Bale recalls that Spielberg treated him like a seasoned actor
during the making of the film, "I can't once remember him
talking to me like I was a kid who wouldn't understand."
"It
seemed he didn't care about just being a star," Harron says.
"He could have a career as a serious, transformational actor."
The sharp-eyed
wonder Bale exhibited in Empire also shone in his performance
as Falstaff's Boy in Kenneth Branagh's 1989 Henry V. A few years
later, he managed to make personal successes out of two box-office
slackers—as the point man of a gaggle of paperboys in Newsies
and as the leader of the pack in Swing Kids—and he was officially
on his way. With his obvious intelligence and ruddy, boyish appeal,
the teenage actor began to attract an online cult of "Baleheads"
(on recent count, there were at least 40 websites devoted to the
babeness of Bale); his constituency of enthusiastic teens had
more to cheer following his performance as the earnest, blushing
Laurie, the boy who charmed the March sisters in 1994's Little
Women.
But Bale's days of
naivete would soon be over. By 1997 he was playing a restless
husband to Emily Watson in Metroland, and the next year he appeared
as a reporter lured by Ewan McGregor's Iggy Pop–style glam-rocker
in Todd Haynes's homoerotic Velvet Goldmine.
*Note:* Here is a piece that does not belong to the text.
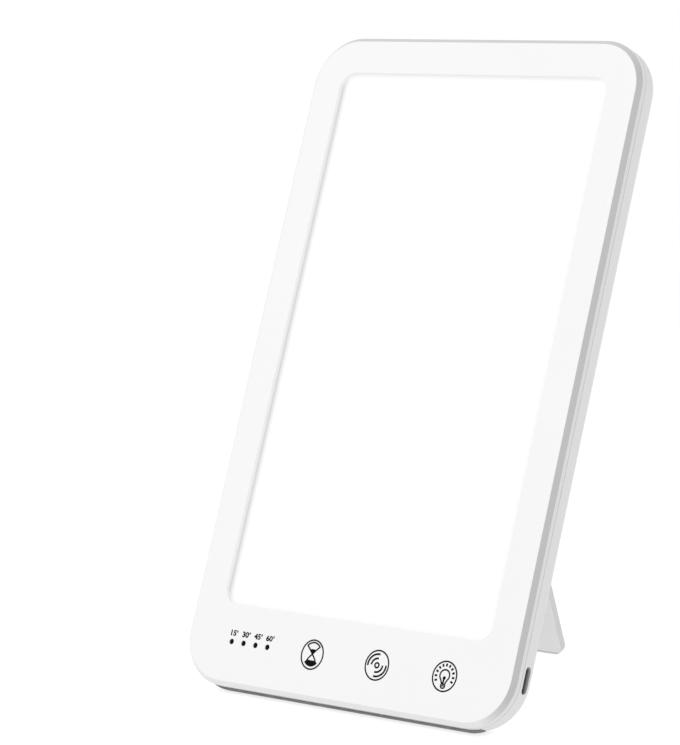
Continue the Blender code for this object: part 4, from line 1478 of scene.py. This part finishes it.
def build_floor(settings):
    """A pale floor disc that keeps the shadow near the case and fades to white away from it."""
    form = bmesh.new()
    bmesh.ops.create_circle(form, cap_ends=True, radius=FLOOR_RADIUS, segments=FLOOR_STEPS)
    mesh = bpy.data.meshes.new("studio_floor")
    form.to_mesh(mesh)
    form.free()
    floor = add_to_scene("studio_floor", mesh)
    floor.location.z = -FLOOR_DROP
    material = bpy.data.materials.new("studio_floor")
    material.use_nodes = True
    tree = material.node_tree
    tree.nodes.clear()
    levels = {"To Min": settings.floor_lift, "To Max": settings.floor_lift + settings.floor_whiteness}
    strength = add_node(tree, "MapRange", {**levels, "Value": seen_rays(tree)}, "Result")
    lift = add_node(tree, "Emission", {"Strength": strength})
    diffuse = add_node(tree, "BsdfDiffuse", {"Color": (*settings.floor_colour, 1)})
    near = add_node(tree, "AddShader", {0: diffuse, 1: lift})
    place = add_node(tree, "TexCoord", output="Object")
    distance = add_node(tree, "VectorMath", {0: place}, "Value", operation="LENGTH")
    reach = {"From Min": FLOOR_FADE_START, "From Max": FLOOR_FADE_END, "Value": distance}
    spread = add_node(tree, "MapRange", reach, "Result", interpolation_type="SMOOTHSTEP")
    share = add_node(tree, "Math", {0: spread, 1: seen_rays(tree)}, operation="MULTIPLY")
    mixed = add_node(tree, "MixShader", {"Fac": share, 1: near, 2: add_node(tree, "Emission")})
    fill(tree, tree.nodes.new("ShaderNodeOutputMaterial").inputs["Surface"], mixed)
    mesh.materials.append(material)


def build_daylight(strength):
    """Even light from all round, against a white backdrop."""
    world = bpy.data.worlds.new("studio")
    bpy.context.scene.world = world
    world.use_nodes = True
    tree = world.node_tree
    tree.nodes.clear()
    even, white = (
        add_node(tree, "Background", {"Color": (1, 1, 1, 1), "Strength": level}) for level in (strength, 1)
    )
    mixed = add_node(tree, "MixShader", {"Fac": seen_rays(tree), 1: even, 2: white})
    fill(tree, tree.nodes.new("ShaderNodeOutputWorld").inputs["Surface"], mixed)


def build_camera():
    """The camera as it stood for the photograph."""
    forward = Vector((
        -math.sin(VIEW_AZIMUTH) * math.cos(VIEW_ELEVATION),
        math.cos(VIEW_AZIMUTH) * math.cos(VIEW_ELEVATION),
        -math.sin(VIEW_ELEVATION),
    ))
    level = forward.cross(Vector((0, 0, 1))).normalized()
    upright = level.cross(forward)
    right = level * math.cos(VIEW_ROLL) - upright * math.sin(VIEW_ROLL)
    up = upright * math.cos(VIEW_ROLL) + level * math.sin(VIEW_ROLL)
    data = bpy.data.cameras.new("camera")
    data.sensor_width = SENSOR_WIDTH
    data.lens = SENSOR_WIDTH * FOCAL_PIXELS / IMAGE_LONG_SIDE
    camera = add_to_scene("camera", data)
    turn = Matrix((right, up, -forward)).transposed().to_4x4()
    camera.matrix_world = Matrix.Translation(VIEW_AIM - forward * VIEW_DISTANCE) @ turn
    bpy.context.scene.camera = camera


class LAMP_OT_bezel(bpy.types.Operator):
    """Builds the front frame"""
    bl_idname = "lamp.bezel"
    bl_label = "Front Bezel"

    def execute(self, context):
        build_bezel(context.scene.lamp_case)
        return {"FINISHED"}


class LAMP_OT_cover(bpy.types.Operator):
    """Builds the rear shell"""
    bl_idname = "lamp.cover"
    bl_label = "Rear Cover"

    def execute(self, context):
        build_cover(context.scene.lamp_case)
        return {"FINISHED"}


class LAMP_OT_window(bpy.types.Operator):
    """Builds the lit opal window"""
    bl_idname = "lamp.window"
    bl_label = "Window"

    def execute(self, context):
        build_window(context.scene.lamp_window)
        return {"FINISHED"}


class LAMP_OT_timer_lenses(bpy.types.Operator):
    """Builds the four timer lenses"""
    bl_idname = "lamp.timer_lenses"
    bl_label = "Timer Lenses"

    def execute(self, context):
        build_timer_lenses()
        return {"FINISHED"}


class LAMP_OT_signs(bpy.types.Operator):
    """Prints the touch signs and the minute numbers"""
    bl_idname = "lamp.signs"
    bl_label = "Signs"

    def execute(self, context):
        build_signs(context.scene.lamp_signs)
        return {"FINISHED"}


class LAMP_OT_port(bpy.types.Operator):
    """Builds the power socket"""
    bl_idname = "lamp.port"
    bl_label = "Power Socket"

    def execute(self, context):
        build_port()
        return {"FINISHED"}


class LAMP_OT_foot_strip(bpy.types.Operator):
    """Builds the rubber strip under the case"""
    bl_idname = "lamp.foot_strip"
    bl_label = "Foot Strip"

    def execute(self, context):
        build_foot_strip(context.scene.lamp_stand)
        return {"FINISHED"}


class LAMP_OT_stand(bpy.types.Operator):
    """Builds the fold-out stand and its sole"""
    bl_idname = "lamp.stand"
    bl_label = "Stand"

    def execute(self, context):
        build_stand(context.scene.lamp_stand)
        return {"FINISHED"}


class LAMP_OT_hinge(bpy.types.Operator):
    """Finishes the hinge pin and its washers"""
    bl_idname = "lamp.hinge"
    bl_label = "Hinge"

    def execute(self, context):
        build_hinge()
        return {"FINISHED"}


class LAMP_OT_screws(bpy.types.Operator):
    """Builds the screws"""
    bl_idname = "lamp.screws"
    bl_label = "Screws"

    def execute(self, context):
        build_screws()
        return {"FINISHED"}


class LAMP_OT_light_stack(bpy.types.Operator):
    """Finishes the layers behind the window and the light strips"""
    bl_idname = "lamp.light_stack"
    bl_label = "Light Stack"

    def execute(self, context):
        build_light_stack()
        return {"FINISHED"}


class LAMP_OT_board(bpy.types.Operator):
    """Finishes the control board and the sensor pads"""
    bl_idname = "lamp.board"
    bl_label = "Control Board"

    def execute(self, context):
        build_board()
        return {"FINISHED"}


class LAMP_OT_stage(bpy.types.Operator):
    """Sets the floor, the light and the camera"""
    bl_idname = "lamp.stage"
    bl_label = "Stage"

    def execute(self, context):
        settings = context.scene.lamp_stage
        build_floor(settings)
        build_daylight(settings.daylight)
        add_lamp("key_light", KEY_PLACE, settings.key_power, KEY_SIZE)
        add_lamp("side_light", SIDE_PLACE, settings.side_power, SIDE_SIZE)
        build_camera()
        return {"FINISHED"}


SETTINGS = {
    "lamp_case": LampCaseSettings,
    "lamp_window": LampWindowSettings,
    "lamp_signs": LampSignSettings,
    "lamp_stand": LampStandSettings,
    "lamp_stage": LampStageSettings,
}
OPERATORS = (
    LAMP_OT_bezel,
    LAMP_OT_cover,
    LAMP_OT_window,
    LAMP_OT_timer_lenses,
    LAMP_OT_signs,
    LAMP_OT_port,
    LAMP_OT_foot_strip,
    LAMP_OT_stand,
    LAMP_OT_hinge,
    LAMP_OT_screws,
    LAMP_OT_light_stack,
    LAMP_OT_board,
    LAMP_OT_stage,
)


class LAMP_PT_panel(bpy.types.Panel):
    """Settings and steps of the lamp's finish"""
    bl_idname = "LAMP_PT_panel"
    bl_label = "Light Therapy Lamp"
    bl_space_type = "VIEW_3D"
    bl_region_type = "UI"
    bl_category = "Lamp"

    def draw(self, context):
        for group, kind in SETTINGS.items():
            box = self.layout.box()
            for name in kind.__annotations__:
                box.prop(getattr(context.scene, group), name)
        for operator in OPERATORS:
            self.layout.operator(operator.bl_idname)


def register():
    for kind in (*SETTINGS.values(), *OPERATORS, LAMP_PT_panel):
        bpy.utils.register_class(kind)
    for group, kind in SETTINGS.items():
        setattr(bpy.types.Scene, group, PointerProperty(type=kind))


def unregister():
    for group in SETTINGS:
        delattr(bpy.types.Scene, group)
    for kind in (LAMP_PT_panel, *reversed(OPERATORS), *reversed(SETTINGS.values())):
        bpy.utils.unregister_class(kind)


def main():
    register()
    for operator in OPERATORS:
        getattr(bpy.ops.lamp, operator.bl_idname.split(".")[1])()
    bpy.context.scene.view_settings.view_transform = "Standard"


if __name__ == "__main__":
    main()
His courage in this
performance is the reason Harron hired him. "Many actors
are afraid to play gay, but he embraced it," she says. "It
seemed he didn't care about just being a star—that he could have
a career as a serious, transformational actor."
Transformation seems
to be a specialty of Bale's. While he won't claim to be a Method
actor, he says he typically maintains character, accent and all,
for the duration of a role. Over the 35 days it took to shoot
the $6 million American Psycho, he was Bateman. "It was enjoyable,"
he says, "because whilst he's dangerous and intelligent,
I see him as a complete dork. I found it quite hilarious, walking
around, [being] a prick 24 hours a day." Harron found the
metamorphosis alarming: "It did seem you were talking to
Patrick Bateman."
Still, reports are
that the star prick on the set was Leto. Bale hides a smile in
response to an inquiry about his costar's well-publicized bad
attitude: "Well, in fact, I used that," he says. "And
it quite appropriately ended up onscreen." The plot requires
Bateman to get so stirred with envy over his associate Paul Allen
(played by Leto) and a set of slick, engraved business cards that
he decides he must dispose of his nemesis. The undercurrents of
their relationship lead to the film's most bizarre sequence, with
Bateman prattling rock-crit encomiums on Huey Lewis and the News
as he wields an ax behind his unsuspecting victim.
FROM BEGINNING TO END,
American Psycho has ignited more than its share of controversy.
But it is one of those films that age well in viewers' minds;
sit through the explicit violence and you will leave with more
than a few humorous memories. (Note: One pain-free scene involving
Sevigny and an industrial-size staple gun makes the bloodier ones
worth enduring.) You'll also be reminded of the dumb appeal of
'80s power pop (remember "Sussudio" by Phil Collins?)
and have the chance to indulge in some unforgettable peeks at
Bale's arduously perfected musculature.
Close to a
year after breaking character, Bale has successfully extricated
himself from loveless Bateman. But the question remains: What
will be the upshot of this sickening yet superlative performance?
He says he's seeing more scripts and getting more calls—though
he won't reveal what's next. As for the fear of going down in
cinematic history as a crazy man cavorting with an ax, Bale smiles
wryly and says: "The actors I admire tread that fine line
of doing something well—or really having it be a disaster."